WORK TO BE COMPLETED: Only the lines from the line with "over the origin" through the line with "before = set(bpy.data.objects)" should be copied, exactly as they appear, with both ends kept.

# AVAILABLE DATA start

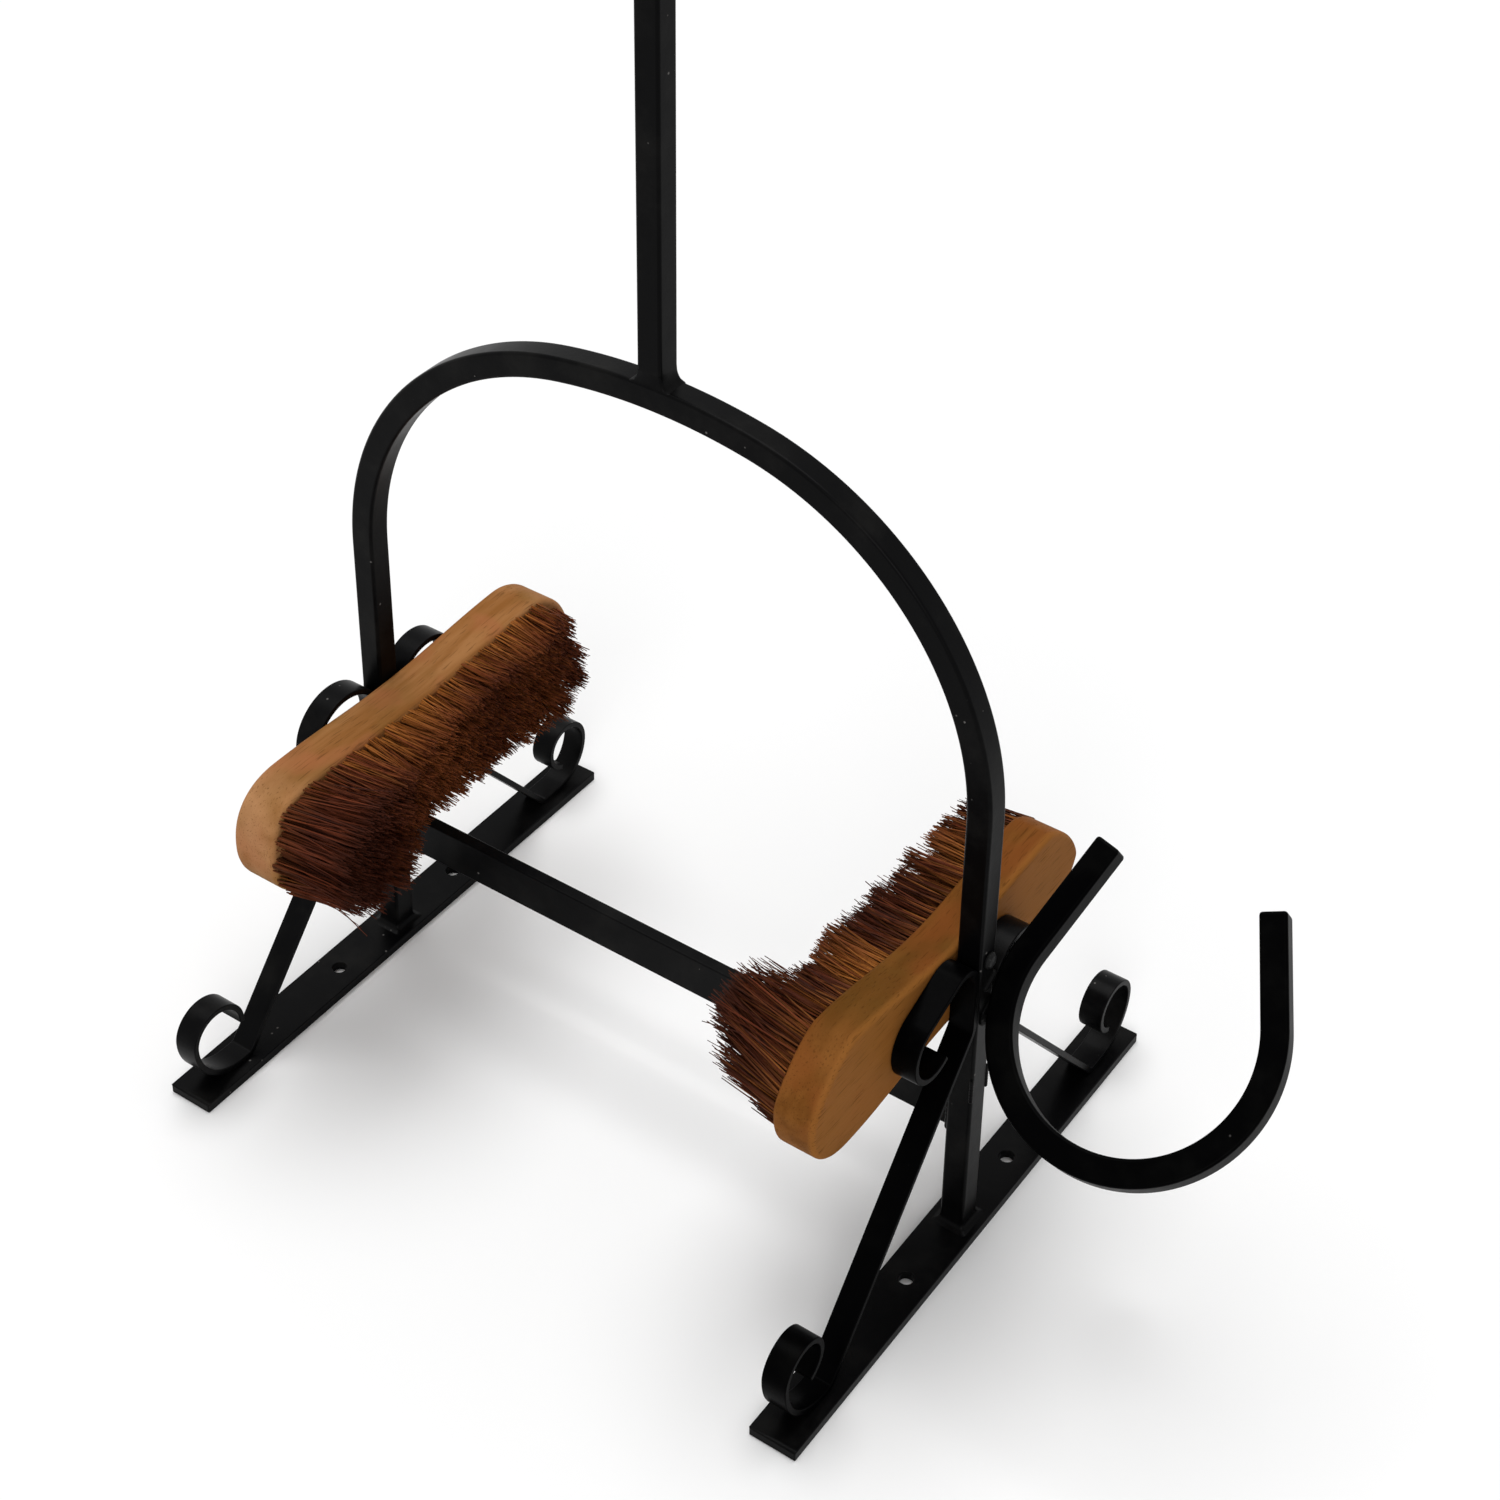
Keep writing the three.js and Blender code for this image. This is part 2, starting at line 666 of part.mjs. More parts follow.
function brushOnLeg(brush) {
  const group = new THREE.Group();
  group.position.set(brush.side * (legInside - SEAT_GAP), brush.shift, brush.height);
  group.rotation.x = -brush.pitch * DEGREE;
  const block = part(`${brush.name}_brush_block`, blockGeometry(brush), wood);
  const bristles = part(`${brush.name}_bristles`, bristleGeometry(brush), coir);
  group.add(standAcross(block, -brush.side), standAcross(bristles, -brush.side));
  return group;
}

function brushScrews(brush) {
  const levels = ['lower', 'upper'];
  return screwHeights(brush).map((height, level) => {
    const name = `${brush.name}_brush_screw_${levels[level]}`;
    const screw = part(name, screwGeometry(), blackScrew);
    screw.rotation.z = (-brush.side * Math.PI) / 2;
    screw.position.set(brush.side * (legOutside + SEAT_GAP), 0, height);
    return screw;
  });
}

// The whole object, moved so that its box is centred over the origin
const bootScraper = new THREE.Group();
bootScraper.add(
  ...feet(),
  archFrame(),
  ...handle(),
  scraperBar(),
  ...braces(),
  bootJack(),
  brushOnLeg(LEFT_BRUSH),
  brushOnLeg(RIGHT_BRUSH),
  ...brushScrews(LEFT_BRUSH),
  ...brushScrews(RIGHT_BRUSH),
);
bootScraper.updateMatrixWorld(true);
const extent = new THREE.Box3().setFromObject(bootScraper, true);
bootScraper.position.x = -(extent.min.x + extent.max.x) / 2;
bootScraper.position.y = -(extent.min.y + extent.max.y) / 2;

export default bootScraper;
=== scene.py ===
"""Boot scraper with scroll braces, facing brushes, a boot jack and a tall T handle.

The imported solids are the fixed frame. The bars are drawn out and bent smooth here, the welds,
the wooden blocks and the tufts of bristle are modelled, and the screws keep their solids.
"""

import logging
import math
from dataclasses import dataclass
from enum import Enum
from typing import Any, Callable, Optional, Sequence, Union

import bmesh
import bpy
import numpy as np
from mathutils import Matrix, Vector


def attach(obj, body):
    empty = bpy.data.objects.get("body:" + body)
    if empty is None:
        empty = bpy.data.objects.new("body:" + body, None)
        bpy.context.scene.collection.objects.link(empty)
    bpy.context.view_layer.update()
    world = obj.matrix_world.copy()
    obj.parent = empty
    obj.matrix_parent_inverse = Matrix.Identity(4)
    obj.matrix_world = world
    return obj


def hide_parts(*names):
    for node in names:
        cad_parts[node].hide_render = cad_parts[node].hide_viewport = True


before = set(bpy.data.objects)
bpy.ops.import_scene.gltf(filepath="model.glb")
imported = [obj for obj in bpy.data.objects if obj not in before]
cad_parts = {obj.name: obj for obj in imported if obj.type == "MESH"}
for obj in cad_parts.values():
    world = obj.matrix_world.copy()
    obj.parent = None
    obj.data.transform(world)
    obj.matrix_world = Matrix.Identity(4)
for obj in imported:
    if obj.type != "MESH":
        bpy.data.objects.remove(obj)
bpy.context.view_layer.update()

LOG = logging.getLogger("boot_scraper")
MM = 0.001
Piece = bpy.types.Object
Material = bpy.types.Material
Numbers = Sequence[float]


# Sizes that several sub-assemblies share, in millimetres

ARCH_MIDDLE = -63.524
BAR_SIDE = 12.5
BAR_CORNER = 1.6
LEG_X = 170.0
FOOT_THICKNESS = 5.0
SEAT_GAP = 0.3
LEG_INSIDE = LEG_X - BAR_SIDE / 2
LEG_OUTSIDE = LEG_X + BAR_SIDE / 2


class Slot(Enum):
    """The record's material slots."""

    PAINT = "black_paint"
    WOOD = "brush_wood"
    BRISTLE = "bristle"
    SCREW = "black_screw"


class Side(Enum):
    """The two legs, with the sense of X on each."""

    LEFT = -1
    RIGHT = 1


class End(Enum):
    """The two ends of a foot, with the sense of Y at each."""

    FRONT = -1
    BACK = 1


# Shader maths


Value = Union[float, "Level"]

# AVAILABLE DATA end

SOLUTION TO THE EXERCISE:
// The whole object, moved so that its box is centred over the origin
const bootScraper = new THREE.Group();
bootScraper.add(
  ...feet(),
  archFrame(),
  ...handle(),
  scraperBar(),
  ...braces(),
  bootJack(),
  brushOnLeg(LEFT_BRUSH),
  brushOnLeg(RIGHT_BRUSH),
  ...brushScrews(LEFT_BRUSH),
  ...brushScrews(RIGHT_BRUSH),
);
bootScraper.updateMatrixWorld(true);
const extent = new THREE.Box3().setFromObject(bootScraper, true);
bootScraper.position.x = -(extent.min.x + extent.max.x) / 2;
bootScraper.position.y = -(extent.min.y + extent.max.y) / 2;

export default bootScraper;
=== scene.py ===
"""Boot scraper with scroll braces, facing brushes, a boot jack and a tall T handle.

The imported solids are the fixed frame. The bars are drawn out and bent smooth here, the welds,
the wooden blocks and the tufts of bristle are modelled, and the screws keep their solids.
"""

import logging
import math
from dataclasses import dataclass
from enum import Enum
from typing import Any, Callable, Optional, Sequence, Union

import bmesh
import bpy
import numpy as np
from mathutils import Matrix, Vector


def attach(obj, body):
    empty = bpy.data.objects.get("body:" + body)
    if empty is None:
        empty = bpy.data.objects.new("body:" + body, None)
        bpy.context.scene.collection.objects.link(empty)
    bpy.context.view_layer.update()
    world = obj.matrix_world.copy()
    obj.parent = empty
    obj.matrix_parent_inverse = Matrix.Identity(4)
    obj.matrix_world = world
    return obj


def hide_parts(*names):
    for node in names:
        cad_parts[node].hide_render = cad_parts[node].hide_viewport = True


before = set(bpy.data.objects)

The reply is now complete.